## begin
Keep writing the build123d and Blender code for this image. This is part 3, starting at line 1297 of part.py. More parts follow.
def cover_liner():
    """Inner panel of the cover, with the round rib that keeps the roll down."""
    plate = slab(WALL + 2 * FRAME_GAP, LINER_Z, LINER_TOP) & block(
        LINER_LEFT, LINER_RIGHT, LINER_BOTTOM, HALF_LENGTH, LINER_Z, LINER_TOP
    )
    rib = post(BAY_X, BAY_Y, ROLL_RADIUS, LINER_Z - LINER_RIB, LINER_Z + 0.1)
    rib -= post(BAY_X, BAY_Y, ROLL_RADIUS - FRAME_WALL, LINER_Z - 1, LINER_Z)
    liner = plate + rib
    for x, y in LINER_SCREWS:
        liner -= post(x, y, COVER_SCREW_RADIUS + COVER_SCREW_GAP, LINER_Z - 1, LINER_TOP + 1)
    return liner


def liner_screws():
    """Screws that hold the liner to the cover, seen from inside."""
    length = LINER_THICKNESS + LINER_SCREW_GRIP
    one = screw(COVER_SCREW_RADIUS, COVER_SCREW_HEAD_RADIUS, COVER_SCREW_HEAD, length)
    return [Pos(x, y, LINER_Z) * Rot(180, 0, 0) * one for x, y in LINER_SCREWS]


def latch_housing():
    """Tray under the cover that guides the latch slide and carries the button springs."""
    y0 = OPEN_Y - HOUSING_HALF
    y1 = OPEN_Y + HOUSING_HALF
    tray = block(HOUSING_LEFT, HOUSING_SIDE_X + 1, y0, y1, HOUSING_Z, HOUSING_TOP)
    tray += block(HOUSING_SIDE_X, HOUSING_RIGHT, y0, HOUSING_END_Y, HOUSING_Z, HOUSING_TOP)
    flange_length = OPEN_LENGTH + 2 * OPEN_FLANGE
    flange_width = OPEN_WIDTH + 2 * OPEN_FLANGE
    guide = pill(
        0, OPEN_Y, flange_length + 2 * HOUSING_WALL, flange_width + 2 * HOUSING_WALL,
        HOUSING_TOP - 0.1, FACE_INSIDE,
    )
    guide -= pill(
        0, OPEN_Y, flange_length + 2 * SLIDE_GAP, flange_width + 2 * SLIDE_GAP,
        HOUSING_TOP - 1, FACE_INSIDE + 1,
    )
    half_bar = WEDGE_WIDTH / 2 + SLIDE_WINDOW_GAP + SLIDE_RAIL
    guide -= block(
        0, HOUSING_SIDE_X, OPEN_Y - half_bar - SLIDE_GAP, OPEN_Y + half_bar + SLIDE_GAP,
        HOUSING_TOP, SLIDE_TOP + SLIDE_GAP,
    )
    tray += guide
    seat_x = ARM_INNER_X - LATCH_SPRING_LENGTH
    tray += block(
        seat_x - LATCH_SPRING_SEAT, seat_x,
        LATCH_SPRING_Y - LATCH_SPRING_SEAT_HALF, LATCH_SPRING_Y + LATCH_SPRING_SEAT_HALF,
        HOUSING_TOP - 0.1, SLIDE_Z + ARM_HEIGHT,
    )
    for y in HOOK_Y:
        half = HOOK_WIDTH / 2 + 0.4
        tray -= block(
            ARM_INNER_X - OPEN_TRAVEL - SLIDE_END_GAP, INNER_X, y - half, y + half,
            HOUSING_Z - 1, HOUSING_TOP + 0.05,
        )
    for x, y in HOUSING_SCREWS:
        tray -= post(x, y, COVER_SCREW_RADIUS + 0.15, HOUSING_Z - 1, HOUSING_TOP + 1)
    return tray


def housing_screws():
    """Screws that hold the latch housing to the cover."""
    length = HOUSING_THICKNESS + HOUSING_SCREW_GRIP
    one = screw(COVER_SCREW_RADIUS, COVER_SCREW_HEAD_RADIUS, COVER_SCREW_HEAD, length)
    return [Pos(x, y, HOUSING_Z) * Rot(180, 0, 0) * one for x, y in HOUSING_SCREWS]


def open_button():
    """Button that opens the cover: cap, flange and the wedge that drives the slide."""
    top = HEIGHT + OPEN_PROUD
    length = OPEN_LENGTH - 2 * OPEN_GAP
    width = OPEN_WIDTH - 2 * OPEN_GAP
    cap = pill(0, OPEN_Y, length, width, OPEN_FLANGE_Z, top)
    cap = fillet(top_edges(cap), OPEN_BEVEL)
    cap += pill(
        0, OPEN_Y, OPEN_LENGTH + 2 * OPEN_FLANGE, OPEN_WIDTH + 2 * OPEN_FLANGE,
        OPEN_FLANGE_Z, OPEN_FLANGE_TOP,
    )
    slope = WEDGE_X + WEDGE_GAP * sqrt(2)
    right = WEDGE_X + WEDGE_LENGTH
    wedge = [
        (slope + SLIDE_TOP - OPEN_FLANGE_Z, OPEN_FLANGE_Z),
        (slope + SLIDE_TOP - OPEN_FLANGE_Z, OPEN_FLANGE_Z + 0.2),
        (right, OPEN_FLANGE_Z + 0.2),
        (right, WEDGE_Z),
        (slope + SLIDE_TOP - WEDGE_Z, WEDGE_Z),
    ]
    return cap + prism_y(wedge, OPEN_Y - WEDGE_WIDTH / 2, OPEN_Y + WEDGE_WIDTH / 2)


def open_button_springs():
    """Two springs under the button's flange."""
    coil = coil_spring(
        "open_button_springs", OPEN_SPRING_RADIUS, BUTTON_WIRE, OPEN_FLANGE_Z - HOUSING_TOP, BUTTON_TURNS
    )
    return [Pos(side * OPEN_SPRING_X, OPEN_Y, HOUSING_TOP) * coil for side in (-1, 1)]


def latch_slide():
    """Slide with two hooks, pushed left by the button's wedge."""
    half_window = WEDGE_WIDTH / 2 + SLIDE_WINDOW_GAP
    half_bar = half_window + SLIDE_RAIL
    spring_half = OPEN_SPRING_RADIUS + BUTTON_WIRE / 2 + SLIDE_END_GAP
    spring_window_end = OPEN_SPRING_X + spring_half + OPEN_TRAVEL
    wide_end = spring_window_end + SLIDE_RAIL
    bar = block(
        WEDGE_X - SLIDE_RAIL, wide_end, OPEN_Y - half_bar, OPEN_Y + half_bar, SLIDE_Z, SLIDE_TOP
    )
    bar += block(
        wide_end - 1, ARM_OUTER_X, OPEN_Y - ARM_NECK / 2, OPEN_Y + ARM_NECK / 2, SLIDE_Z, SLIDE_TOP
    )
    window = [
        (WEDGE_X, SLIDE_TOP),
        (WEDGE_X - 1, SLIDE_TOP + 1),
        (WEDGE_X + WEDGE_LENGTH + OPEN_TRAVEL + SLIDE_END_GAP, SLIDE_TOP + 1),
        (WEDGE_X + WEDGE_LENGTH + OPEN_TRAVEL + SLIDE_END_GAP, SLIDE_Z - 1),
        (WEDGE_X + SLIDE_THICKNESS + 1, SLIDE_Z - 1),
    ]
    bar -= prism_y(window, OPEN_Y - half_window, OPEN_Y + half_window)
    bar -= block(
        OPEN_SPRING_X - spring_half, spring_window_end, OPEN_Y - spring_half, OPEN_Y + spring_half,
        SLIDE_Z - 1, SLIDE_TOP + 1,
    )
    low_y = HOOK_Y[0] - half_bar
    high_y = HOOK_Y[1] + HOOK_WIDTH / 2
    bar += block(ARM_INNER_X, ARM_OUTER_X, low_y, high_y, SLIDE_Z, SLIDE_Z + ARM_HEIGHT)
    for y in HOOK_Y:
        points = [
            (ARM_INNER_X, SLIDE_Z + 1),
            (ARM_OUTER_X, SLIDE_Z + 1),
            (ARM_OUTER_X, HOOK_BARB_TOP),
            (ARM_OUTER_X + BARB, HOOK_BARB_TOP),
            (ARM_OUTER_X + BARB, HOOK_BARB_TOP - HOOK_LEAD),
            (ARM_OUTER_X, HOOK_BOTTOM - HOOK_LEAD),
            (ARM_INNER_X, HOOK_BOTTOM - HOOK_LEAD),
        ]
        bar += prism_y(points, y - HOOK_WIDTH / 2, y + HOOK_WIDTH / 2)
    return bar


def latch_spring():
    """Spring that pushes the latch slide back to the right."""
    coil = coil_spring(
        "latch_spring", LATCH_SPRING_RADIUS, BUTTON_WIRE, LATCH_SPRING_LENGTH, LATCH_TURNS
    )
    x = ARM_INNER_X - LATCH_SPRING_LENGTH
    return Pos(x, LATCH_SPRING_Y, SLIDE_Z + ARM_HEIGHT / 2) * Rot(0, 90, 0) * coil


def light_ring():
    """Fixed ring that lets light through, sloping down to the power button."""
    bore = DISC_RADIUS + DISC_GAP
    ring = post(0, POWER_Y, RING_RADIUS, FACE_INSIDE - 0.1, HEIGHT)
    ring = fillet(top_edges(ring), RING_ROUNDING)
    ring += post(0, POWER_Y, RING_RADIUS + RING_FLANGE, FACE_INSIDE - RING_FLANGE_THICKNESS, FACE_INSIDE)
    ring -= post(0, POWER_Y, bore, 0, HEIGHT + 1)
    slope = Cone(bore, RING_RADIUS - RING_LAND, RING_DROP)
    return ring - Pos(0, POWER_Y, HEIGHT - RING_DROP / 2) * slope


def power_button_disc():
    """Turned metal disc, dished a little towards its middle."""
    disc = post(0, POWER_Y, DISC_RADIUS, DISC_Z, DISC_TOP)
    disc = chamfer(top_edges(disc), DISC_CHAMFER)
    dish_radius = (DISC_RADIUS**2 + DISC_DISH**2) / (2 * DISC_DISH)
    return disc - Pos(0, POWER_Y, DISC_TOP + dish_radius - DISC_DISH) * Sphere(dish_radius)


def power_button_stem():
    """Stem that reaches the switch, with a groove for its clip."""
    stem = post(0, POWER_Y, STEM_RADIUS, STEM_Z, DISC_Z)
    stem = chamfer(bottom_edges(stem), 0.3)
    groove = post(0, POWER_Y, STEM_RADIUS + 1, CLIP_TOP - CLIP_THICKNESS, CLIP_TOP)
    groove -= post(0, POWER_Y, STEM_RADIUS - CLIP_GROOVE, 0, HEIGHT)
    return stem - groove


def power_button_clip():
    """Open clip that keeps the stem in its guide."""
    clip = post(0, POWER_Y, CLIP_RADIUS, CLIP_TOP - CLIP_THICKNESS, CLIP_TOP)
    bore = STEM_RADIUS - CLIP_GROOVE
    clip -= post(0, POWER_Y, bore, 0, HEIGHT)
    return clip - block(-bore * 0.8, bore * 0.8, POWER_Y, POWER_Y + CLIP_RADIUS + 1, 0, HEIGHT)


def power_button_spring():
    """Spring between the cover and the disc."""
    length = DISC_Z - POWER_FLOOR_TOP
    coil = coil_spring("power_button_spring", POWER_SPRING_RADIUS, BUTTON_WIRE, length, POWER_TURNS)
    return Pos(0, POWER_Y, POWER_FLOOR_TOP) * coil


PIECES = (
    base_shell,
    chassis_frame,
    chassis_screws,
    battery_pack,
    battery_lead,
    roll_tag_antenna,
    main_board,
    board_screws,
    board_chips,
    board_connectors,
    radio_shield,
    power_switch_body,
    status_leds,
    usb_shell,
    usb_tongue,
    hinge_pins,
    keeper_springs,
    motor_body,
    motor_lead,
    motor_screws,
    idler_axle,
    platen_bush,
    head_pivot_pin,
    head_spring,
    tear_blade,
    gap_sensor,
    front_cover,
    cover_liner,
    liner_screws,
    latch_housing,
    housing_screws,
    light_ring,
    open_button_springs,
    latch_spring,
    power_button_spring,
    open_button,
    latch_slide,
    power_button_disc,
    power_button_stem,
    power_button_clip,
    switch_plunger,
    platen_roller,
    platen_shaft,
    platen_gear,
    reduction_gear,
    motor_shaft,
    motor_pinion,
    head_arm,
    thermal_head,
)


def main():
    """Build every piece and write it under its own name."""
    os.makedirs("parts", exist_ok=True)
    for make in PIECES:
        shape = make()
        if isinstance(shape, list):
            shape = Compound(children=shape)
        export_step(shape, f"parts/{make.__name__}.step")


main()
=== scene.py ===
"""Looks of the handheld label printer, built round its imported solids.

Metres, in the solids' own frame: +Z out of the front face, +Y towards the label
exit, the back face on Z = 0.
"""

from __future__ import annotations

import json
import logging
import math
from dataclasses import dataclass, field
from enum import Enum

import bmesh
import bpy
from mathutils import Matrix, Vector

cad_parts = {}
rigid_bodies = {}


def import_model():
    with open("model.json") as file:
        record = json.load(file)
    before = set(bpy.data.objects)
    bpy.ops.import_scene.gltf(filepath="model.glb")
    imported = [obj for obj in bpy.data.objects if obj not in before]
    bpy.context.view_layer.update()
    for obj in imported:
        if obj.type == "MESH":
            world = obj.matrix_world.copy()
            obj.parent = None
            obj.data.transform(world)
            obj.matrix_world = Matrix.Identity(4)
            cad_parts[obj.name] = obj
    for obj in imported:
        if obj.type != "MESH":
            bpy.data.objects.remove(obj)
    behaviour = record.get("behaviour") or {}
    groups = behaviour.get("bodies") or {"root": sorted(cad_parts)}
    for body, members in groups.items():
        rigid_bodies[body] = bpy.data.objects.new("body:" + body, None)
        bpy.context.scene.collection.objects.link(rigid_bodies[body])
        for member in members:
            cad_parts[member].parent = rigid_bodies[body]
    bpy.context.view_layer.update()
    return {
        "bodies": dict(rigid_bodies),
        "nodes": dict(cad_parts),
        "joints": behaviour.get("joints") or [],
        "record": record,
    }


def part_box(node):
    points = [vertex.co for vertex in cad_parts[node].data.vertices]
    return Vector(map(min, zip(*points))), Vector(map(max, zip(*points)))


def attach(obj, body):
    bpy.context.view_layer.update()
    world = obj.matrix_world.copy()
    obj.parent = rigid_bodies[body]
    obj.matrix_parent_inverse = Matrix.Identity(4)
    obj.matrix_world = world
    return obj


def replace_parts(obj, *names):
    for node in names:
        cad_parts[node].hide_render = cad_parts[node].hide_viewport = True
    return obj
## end
## begin
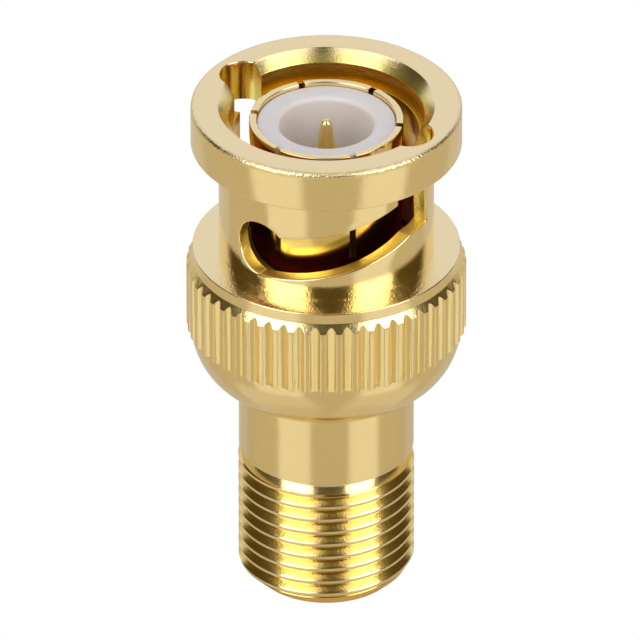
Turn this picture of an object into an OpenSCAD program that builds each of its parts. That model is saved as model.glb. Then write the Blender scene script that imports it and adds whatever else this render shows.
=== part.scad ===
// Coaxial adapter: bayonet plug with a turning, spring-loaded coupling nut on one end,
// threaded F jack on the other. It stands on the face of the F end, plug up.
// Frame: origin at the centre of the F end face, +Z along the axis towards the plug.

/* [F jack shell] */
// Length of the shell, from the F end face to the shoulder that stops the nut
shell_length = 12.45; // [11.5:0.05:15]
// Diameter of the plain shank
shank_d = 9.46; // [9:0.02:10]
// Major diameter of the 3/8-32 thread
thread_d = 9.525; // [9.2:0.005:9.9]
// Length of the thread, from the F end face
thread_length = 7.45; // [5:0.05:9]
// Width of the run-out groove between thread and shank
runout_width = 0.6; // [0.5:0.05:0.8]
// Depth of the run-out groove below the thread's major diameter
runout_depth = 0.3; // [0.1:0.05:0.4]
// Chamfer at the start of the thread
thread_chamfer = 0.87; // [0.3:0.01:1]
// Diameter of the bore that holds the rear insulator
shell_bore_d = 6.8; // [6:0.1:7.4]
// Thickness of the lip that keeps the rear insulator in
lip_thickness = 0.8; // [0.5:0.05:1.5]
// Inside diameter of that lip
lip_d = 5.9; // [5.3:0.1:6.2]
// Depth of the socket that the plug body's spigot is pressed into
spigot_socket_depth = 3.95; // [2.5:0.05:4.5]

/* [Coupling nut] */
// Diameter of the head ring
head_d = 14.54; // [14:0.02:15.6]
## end
__Aim of the task__. Starting at the line that contains "for make in", repeat each line exactly, and stop after the line that contains "obj.matrix_world = Matrix.Identity(4)".

__Solution__.
    for make in PIECES:
        shape = make()
        if isinstance(shape, list):
            shape = Compound(children=shape)
        export_step(shape, f"parts/{make.__name__}.step")


main()
=== scene.py ===
"""Looks of the handheld label printer, built round its imported solids.

Metres, in the solids' own frame: +Z out of the front face, +Y towards the label
exit, the back face on Z = 0.
"""

from __future__ import annotations

import json
import logging
import math
from dataclasses import dataclass, field
from enum import Enum

import bmesh
import bpy
from mathutils import Matrix, Vector

cad_parts = {}
rigid_bodies = {}


def import_model():
    with open("model.json") as file:
        record = json.load(file)
    before = set(bpy.data.objects)
    bpy.ops.import_scene.gltf(filepath="model.glb")
    imported = [obj for obj in bpy.data.objects if obj not in before]
    bpy.context.view_layer.update()
    for obj in imported:
        if obj.type == "MESH":
            world = obj.matrix_world.copy()
            obj.parent = None
            obj.data.transform(world)
            obj.matrix_world = Matrix.Identity(4)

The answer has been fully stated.